Physical description

Form:

Codex


Support:

Paper of a single stock throughout.

Watermark: very difficult to see but resembles what Churchill calls ""Seven Provinces"": a lion clutching some small sticks encircled by a belt, topped with a crown, with an initial below. This watermark has the initial G imposed on VH (as in Churchill 109) at the bottom of the watermark. This watermark is not a perfect match with Churchill 109 (dated 1656) as the crown is slightly different, and the sword not as angular, and Churchill has a countermark (though part of a countermark seems to be visible on p.369 of this manuscript). The watermark is similar to Heawood 3141 (dated ""shortly after 1685"") and Heawood 3145 (no date). Identical to the watermark in NLS MS 6499.

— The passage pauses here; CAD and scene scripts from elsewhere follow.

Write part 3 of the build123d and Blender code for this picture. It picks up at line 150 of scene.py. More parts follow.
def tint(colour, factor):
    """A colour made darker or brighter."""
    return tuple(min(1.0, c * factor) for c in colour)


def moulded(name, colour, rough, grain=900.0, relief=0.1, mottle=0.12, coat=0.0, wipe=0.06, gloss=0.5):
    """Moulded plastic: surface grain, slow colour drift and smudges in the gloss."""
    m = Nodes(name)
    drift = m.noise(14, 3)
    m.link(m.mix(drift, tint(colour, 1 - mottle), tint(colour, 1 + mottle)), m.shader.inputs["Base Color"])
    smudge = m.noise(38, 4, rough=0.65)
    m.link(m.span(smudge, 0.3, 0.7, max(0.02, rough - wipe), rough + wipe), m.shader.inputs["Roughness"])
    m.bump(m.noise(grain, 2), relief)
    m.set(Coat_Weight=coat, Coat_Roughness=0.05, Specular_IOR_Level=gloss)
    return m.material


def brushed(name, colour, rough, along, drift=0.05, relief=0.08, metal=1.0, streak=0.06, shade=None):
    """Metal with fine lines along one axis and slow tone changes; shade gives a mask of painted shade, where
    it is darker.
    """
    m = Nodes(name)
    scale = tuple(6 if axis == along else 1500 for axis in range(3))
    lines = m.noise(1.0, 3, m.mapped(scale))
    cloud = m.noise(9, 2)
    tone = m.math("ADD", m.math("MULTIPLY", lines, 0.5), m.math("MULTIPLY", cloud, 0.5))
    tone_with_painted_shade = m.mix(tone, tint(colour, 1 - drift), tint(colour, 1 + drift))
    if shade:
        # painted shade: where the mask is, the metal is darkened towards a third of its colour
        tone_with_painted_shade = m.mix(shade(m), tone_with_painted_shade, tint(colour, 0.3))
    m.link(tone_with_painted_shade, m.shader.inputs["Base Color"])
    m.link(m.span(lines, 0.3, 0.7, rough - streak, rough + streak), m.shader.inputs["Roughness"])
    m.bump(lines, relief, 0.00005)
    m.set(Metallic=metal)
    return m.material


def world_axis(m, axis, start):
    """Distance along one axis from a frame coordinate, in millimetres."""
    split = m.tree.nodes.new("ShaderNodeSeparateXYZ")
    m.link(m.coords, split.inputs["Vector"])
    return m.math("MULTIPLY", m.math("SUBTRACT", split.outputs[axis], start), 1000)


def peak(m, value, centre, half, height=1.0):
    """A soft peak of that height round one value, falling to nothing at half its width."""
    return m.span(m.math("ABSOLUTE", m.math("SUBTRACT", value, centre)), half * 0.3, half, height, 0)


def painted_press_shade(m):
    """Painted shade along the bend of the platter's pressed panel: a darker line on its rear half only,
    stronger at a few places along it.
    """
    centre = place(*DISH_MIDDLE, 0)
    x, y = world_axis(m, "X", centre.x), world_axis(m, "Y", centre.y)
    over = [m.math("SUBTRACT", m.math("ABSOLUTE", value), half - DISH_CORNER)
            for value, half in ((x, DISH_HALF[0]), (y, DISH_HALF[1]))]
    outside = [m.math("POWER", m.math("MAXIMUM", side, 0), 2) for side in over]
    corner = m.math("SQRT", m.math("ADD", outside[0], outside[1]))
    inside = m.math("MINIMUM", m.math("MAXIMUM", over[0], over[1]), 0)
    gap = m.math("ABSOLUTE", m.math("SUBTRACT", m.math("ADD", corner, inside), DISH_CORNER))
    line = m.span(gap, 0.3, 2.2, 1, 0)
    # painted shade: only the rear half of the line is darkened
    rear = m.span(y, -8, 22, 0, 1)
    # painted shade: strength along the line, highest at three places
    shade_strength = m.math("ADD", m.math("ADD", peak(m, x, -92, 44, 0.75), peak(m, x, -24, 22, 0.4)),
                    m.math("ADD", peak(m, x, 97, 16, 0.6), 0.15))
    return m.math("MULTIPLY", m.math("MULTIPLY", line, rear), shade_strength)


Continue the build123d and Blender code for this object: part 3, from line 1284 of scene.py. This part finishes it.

Extent: iv + 372 + i pp. [really front pastedown, pp. i-iv, 1-372, v (back pastedown)] 190 leaves 205x156mm
Collation:

4o in 8s, with missing leaves (though no stubs visible) from first and last gathering: i7 ii-xxiii8 xiv7


Layout:

Four margins, most done with a ruler (though see p.3 for an exception). Marginal biblical references, usually in the outer margin (not near the gutter). Biblical passages are sometimes written twice as large as surrounding text. Top half of p.194 crossed out with a note beneath it: ""(by inadvertency in turning over 2 leaves together this comes to be scraped out)"". Many of the versos contain headings indicating the book and chapter of the Bible (rarely also the verse) that Halkett is meditating upon. Rectos tend only to have a heading to mark a new section. A few changes of pen, but none of the over-tracing, which is apparent in other Halkett volumes. When writing select meditations (in this and some other manuscripts) she tends to draw a line above and below a verse number in the margin that she is quoting exactly, but does not use those lines when she is simply borrowing a phrase or paraphrasing from her biblical source.


Hands:

The manuscript is written in Anne Halkett's hand throughout.

Hand A (pp.i-iv, 1-372, v): italic.


Binding:

Contemporary brown calfskinwith double ruling in blind at the borders. Four ridges at the spine, with double blind ruling above and below each one. Simple foliate roll on edges of boards. Scraps of paper glued onto the spine in Halkett's hand: ""[Be]gun 21/ May 88/ Ended 17/ of March/ 1689/90"". On a second scrap beneath the first ridge: ""Moses/and /S[amu]e[ll]"". Library's name stamped in gilt in upper left corner of upper cover, and ""MS. 6498"" stamped in gilt at base of spine..

211x167x33mm


Foliation:

i-iv, 1-372, v pp. Pages 1-370 paginated by Halkett. Pages i-iv, 371-372, and v paginated in pencil.


Condition:

Good, but some small holes in and scratches on binding. Worm hole in lower left upper cover which has bored through the first half of volume close to gutter (does not affect any text).

Provenance

The manuscript remained in the library at Pitfirrane House, seat of the Halkett family, until it was purchased by the National Library of Scotland in 1951-52 (though it was borrowed from Pitfirrane on two occasions).

This manuscript, and the 13 others, were still in the hands of the family in 1870, the date of a note in NLS MS 6412, fol.213 in the correspondence of Admiral Sir Peter Halkett, Bart. (succ. 1837). He lists the 7 volumes which are missing, lists most of the extant volumes as currently with John Gough Nichols (his edition of Anne Halkett's autobiography was published in 1875), and asks at the end of the list if the unbound volumes listed by Cooper in 1701 exist (National Library of Scotland Catalogue of Manuscripts,V, 6).

The National Library of Scotland acquired the Halkett manuscripts in 1951-52.